Return, word for word, every line that follows.
☆ ☆ ☆
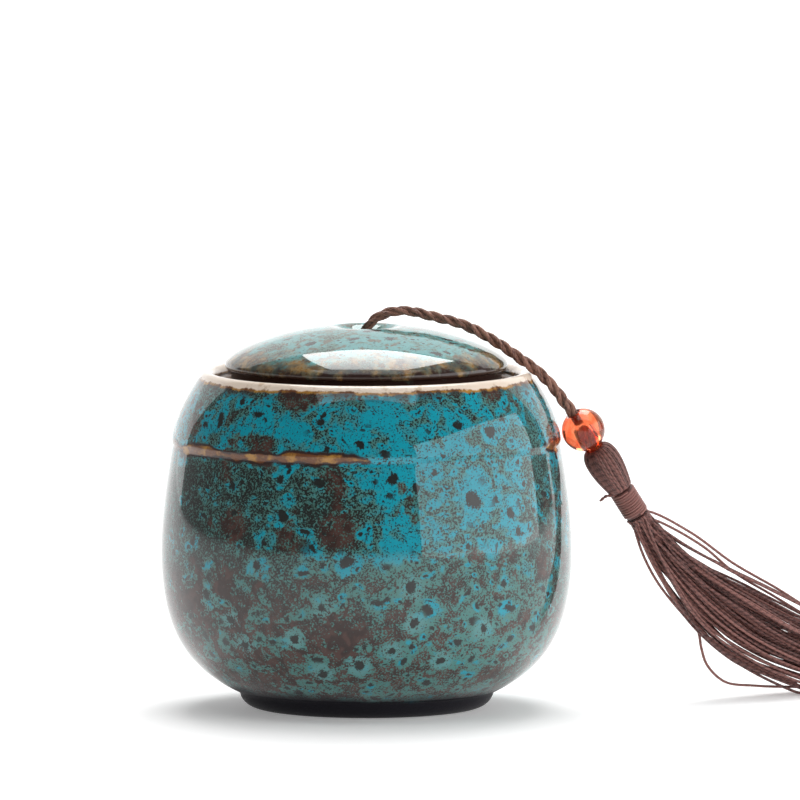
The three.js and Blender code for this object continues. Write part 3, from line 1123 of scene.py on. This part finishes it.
@dataclass
class Jar:
    """The jar, turned hollow. Sizes are in millimetres."""

    foot_top_radius: float = 23.5
    foot_height: float = 2.9
    foot_inset: float = 3.9
    foot_ring_width: float = 4.1
    foot_ring_slope: float = 1.6
    foot_recess_depth: float = 1.2
    belly_radius: float = 38.0
    belly_height: float = 29.0
    shoulder_radius: float = 35.85
    shoulder_drop: float = 12.9
    ridge_step: float = 0.2
    ridge_height: float = 0.5
    rim_height: float = 62.4
    lip_rounding: float = 1.4
    collar_radius: float = 28.1
    seat_height: float = 60.3
    throat_radius: float = 23.8
    throat_bottom: float = 57.1
    wall_thickness: float = 3.2
    floor_thickness: float = 4.4
    floor_corner: float = 1.6
    wobble: float = 0.16
    sides: int = 240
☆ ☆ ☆
ANSWER TO THIS TASK
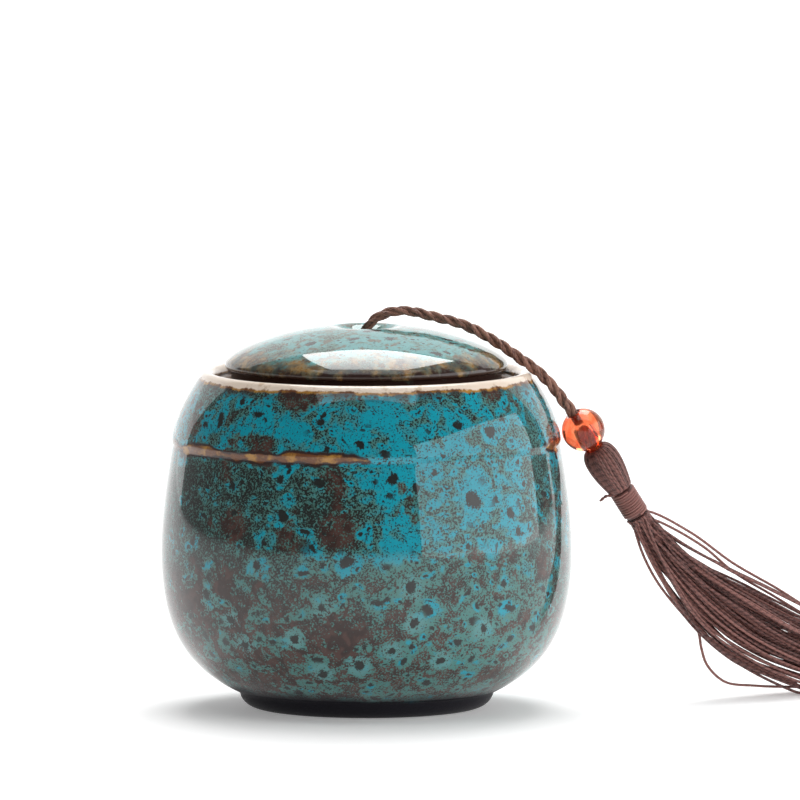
The three.js and Blender code for this object continues. Write part 3, from line 1123 of scene.py on. This part finishes it.
@dataclass
class Jar:
    """The jar, turned hollow. Sizes are in millimetres."""

    foot_top_radius: float = 23.5
    foot_height: float = 2.9
    foot_inset: float = 3.9
    foot_ring_width: float = 4.1
    foot_ring_slope: float = 1.6
    foot_recess_depth: float = 1.2
    belly_radius: float = 38.0
    belly_height: float = 29.0
    shoulder_radius: float = 35.85
    shoulder_drop: float = 12.9
    ridge_step: float = 0.2
    ridge_height: float = 0.5
    rim_height: float = 62.4
    lip_rounding: float = 1.4
    collar_radius: float = 28.1
    seat_height: float = 60.3
    throat_radius: float = 23.8
    throat_bottom: float = 57.1
    wall_thickness: float = 3.2
    floor_thickness: float = 4.4
    floor_corner: float = 1.6
    wobble: float = 0.16
    sides: int = 240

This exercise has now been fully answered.